Goal
From the first line of the data below, repeat each line exactly until you reach the line with "aim: Triple = (0.0, 0.0, 0.01)"; include that line too.

* begin Data shown *

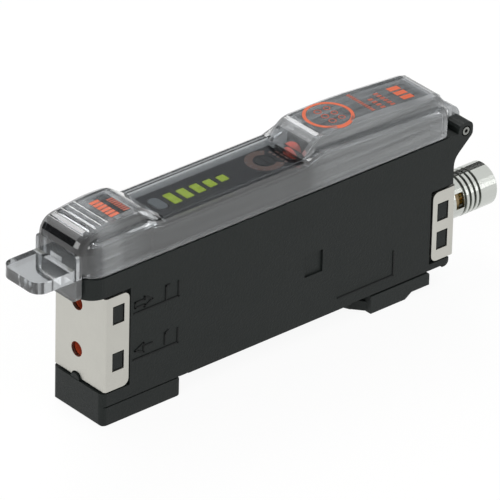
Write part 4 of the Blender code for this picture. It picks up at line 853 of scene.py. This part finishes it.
@dataclass(frozen=True)
class Softbox:
    """Square soft lamp that looks at the object.

    Attributes:
        name: Object name.
        place: Its middle in metres.
        side: Its side in metres.
        power: Its power in watts.
        aim: The point in metres that it looks at.
    """

    name: str
    place: Triple
    side: float
    power: float
    aim: Triple = (0.0, 0.0, 0.01)

    def build(self) -> None:
        """Hangs the lamp."""
        lamp = bpy.data.lights.new(self.name, "AREA")
        lamp.shape = "SQUARE"
        lamp.size = self.side
        lamp.energy = self.power
        holder = bpy.data.objects.new(self.name, lamp)
        holder.location = self.place
        turn_towards(holder, self.aim, "-Z")
        bpy.context.scene.collection.objects.link(holder)


@dataclass(frozen=True)
class BlackCard:
    """Black felt card behind the object, which only the glossy surfaces mirror.

    Attributes:
        name: Object name.
        place: Its middle in metres.
        side: Its side in metres.
        colour: Colour of the felt as sRGB hex.
        aim: The point in metres that it looks at.
    """

    name: str
    place: Triple
    side: float = 0.42
    colour: str = "#1C1C1E"
    aim: Triple = (0.0, 0.0, 0.02)

    def build(self) -> None:
        """Stands the card in its place."""
        material = node_material(f"{self.name}_felt")
        felt = material.node_tree.nodes[PRINCIPLED]
        felt.inputs["Base Color"].default_value = linear(self.colour)
        felt.inputs["Roughness"].default_value = 1.0
        felt.inputs["Specular IOR Level"].default_value = 0.0
        card = square_sheet(self.name, self.side, material)
        card.location = self.place
        turn_towards(card, self.aim, "Z")
        card.visible_camera = False
        card.visible_diffuse = False
        card.visible_transmission = False
        card.visible_shadow = False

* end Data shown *

Reply to the exercise
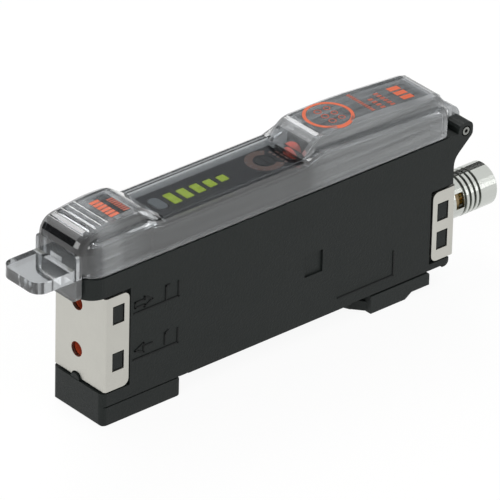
Write part 4 of the Blender code for this picture. It picks up at line 853 of scene.py. This part finishes it.
@dataclass(frozen=True)
class Softbox:
    """Square soft lamp that looks at the object.

    Attributes:
        name: Object name.
        place: Its middle in metres.
        side: Its side in metres.
        power: Its power in watts.
        aim: The point in metres that it looks at.
    """

    name: str
    place: Triple
    side: float
    power: float
    aim: Triple = (0.0, 0.0, 0.01)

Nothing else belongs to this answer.